И я смеялся. Потому что зависел от неё сильнее чем, от самого себя.
Иногда мы были очень близки, иногда она старалась убежать.
– Я тебе изменила. С одним бывшим.
– Зачем?
– Потому что ты мне не пара. Нам всё равно придётся расстаться. Это глупо. Просто теряем время. Тебе-то что, у тебя его много впереди. А мне надо спешить…
Я не мог даже разозлиться.
– Ну и как? Понравилось?
– Нет.
И мы становились еще ближе.
Как-то она спросила:
– Ты счастлив со мной?
– Очень.
– Тогда это скоро закончится.
– Почему? – удивился я.
– Счастье не может длиться долго. Ну месяц, ну два, ну три. Не больше. Иначе это уже не счастье.

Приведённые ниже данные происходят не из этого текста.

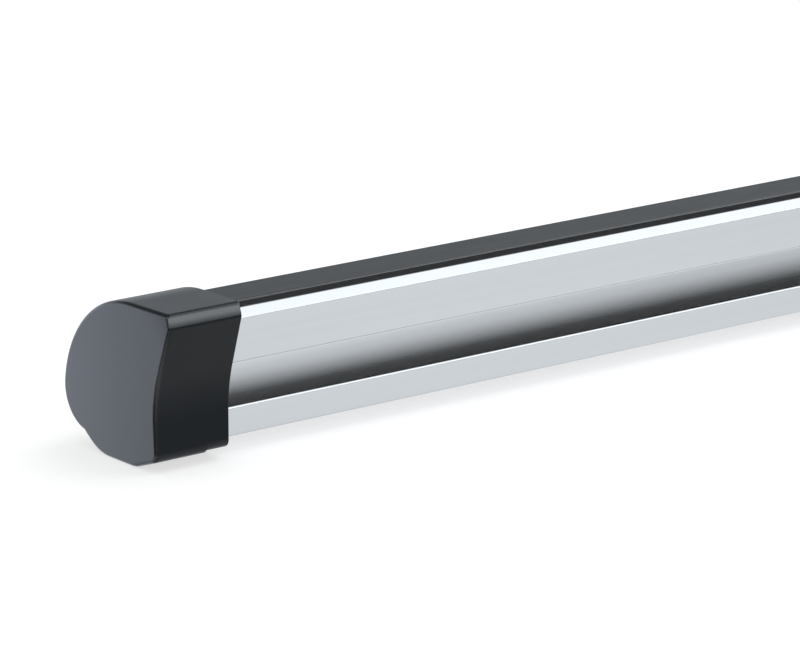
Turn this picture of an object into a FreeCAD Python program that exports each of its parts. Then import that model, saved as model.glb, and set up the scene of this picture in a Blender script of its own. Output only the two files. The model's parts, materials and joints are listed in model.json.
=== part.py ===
import FreeCAD, Part
import math
import os

# Roof rack crossbar, in millimetres. The bar lies along X, its grooved front face looks to -Y, +Z is up,
# and the origin lies under the middle of the bar, on the surface that the end caps stand on.

# The extruded bar
bar_length = 1200.0
bar_width = 42.2
bar_height = 36.0
bar_wall = 1.8
web_thickness = 1.8
bevel_turn = 45.0         # degrees from level to the normal of the bevel between the rim and the front face
bevel_depth = 2.25        # from the rim down to the centre of the brow's round
brow_round = 0.2          # where the bevel meets the front face
rim_round = 0.7           # where the bevel meets the rim
front_lean = 19.0         # degrees by which the front face and the lip lean in towards the foot
face_height = 15.25       # from the top rim down to the cove
score_width = 0.4         # fine drill-guide groove along the lower edge of the front face
score_depth = 0.1
score_shelf = 0.05        # the groove's steep lower side
cove_radius = 22.0
lip_height = 8.7          # from the foot's underside up to the lip's edge
lip_bevel = 0.3           # by which the lip's upper edge stands out of the cove, on a small bevel
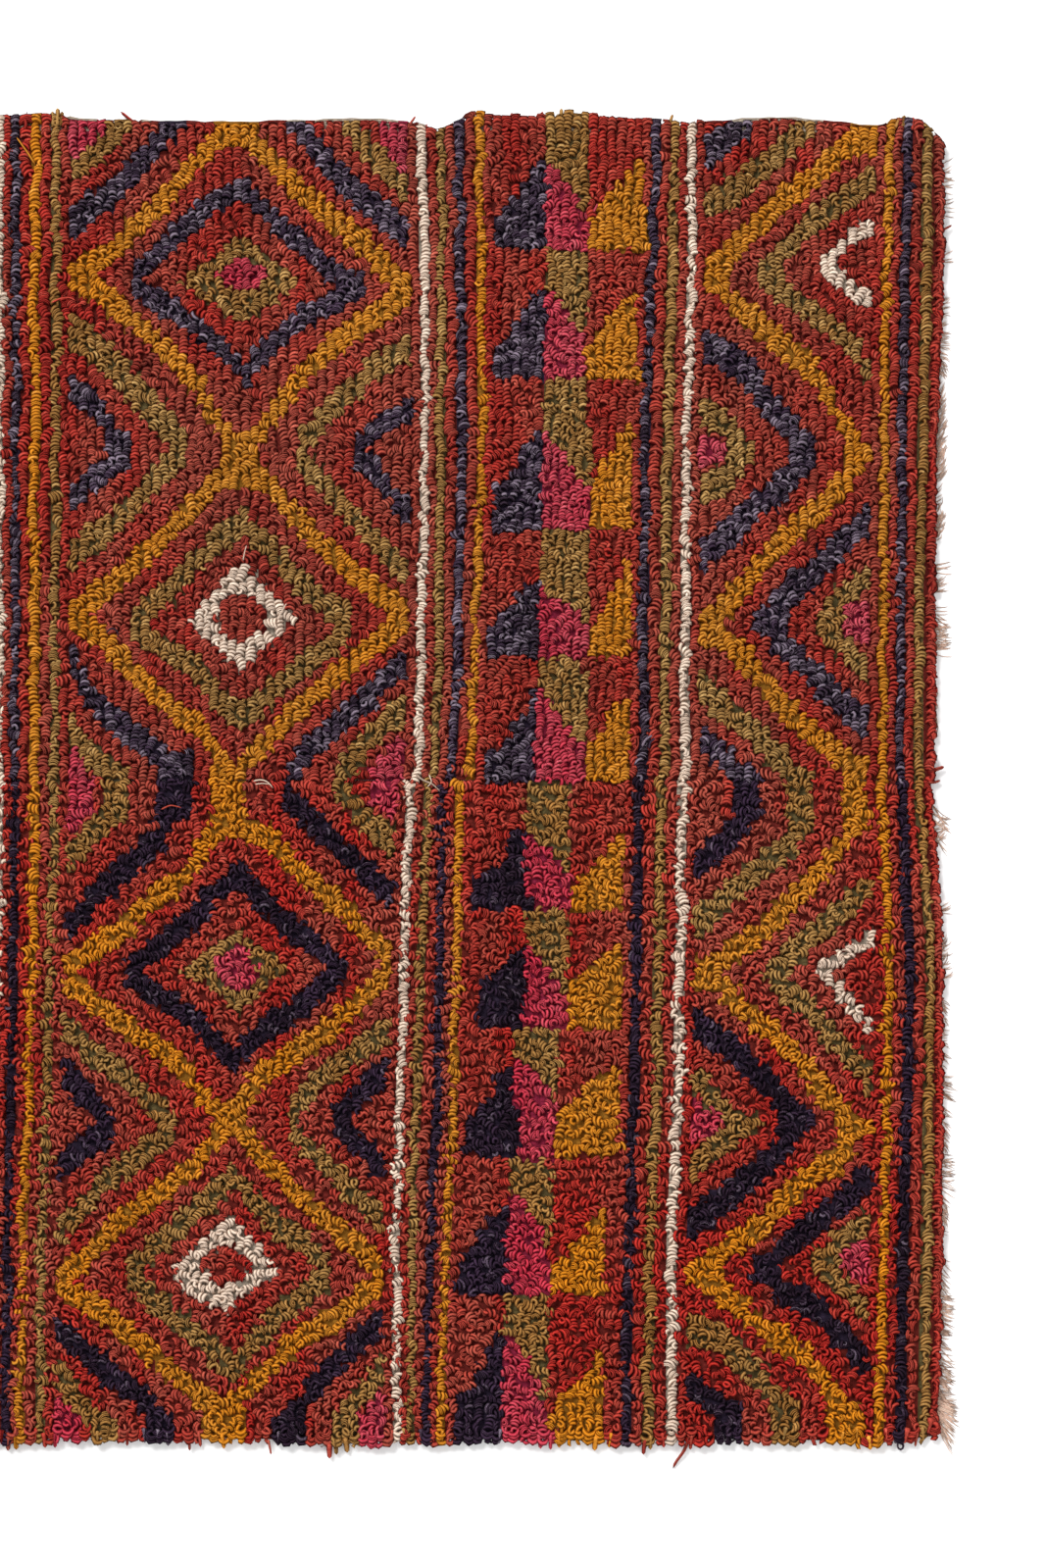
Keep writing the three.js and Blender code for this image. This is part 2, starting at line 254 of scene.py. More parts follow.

Глава 8. Пока незаконченная
Но это было именно счастье. И длилось оно всего два с половиной месяца. Как и положено настоящему счастью.
– Не могу не поехать. Она моя подруга. И потом, я же всего на пару дней. Отметим ее день рождения и сразу назад.
И улетела в Пермь. Где её уже ждала «Хромая лошадь». Она заманила Таню, а назад не выпустила. Многим разрешила выйти, а ей нет…
По комнате иногда ходит Танина тень, трогает мои вещи и шепчет:
– Знаешь, просто хотелось подойти и погладить… Мне надо спешить… Ты счастлив со мной?..
А я так и остался огромным. Громадным китом, которому тесно в комнате, в городе, в мире. И которому надо плыть. Пусть не сейчас, не сразу, но надо. И, наверное, я поплыву. Все киты куда-то плывут.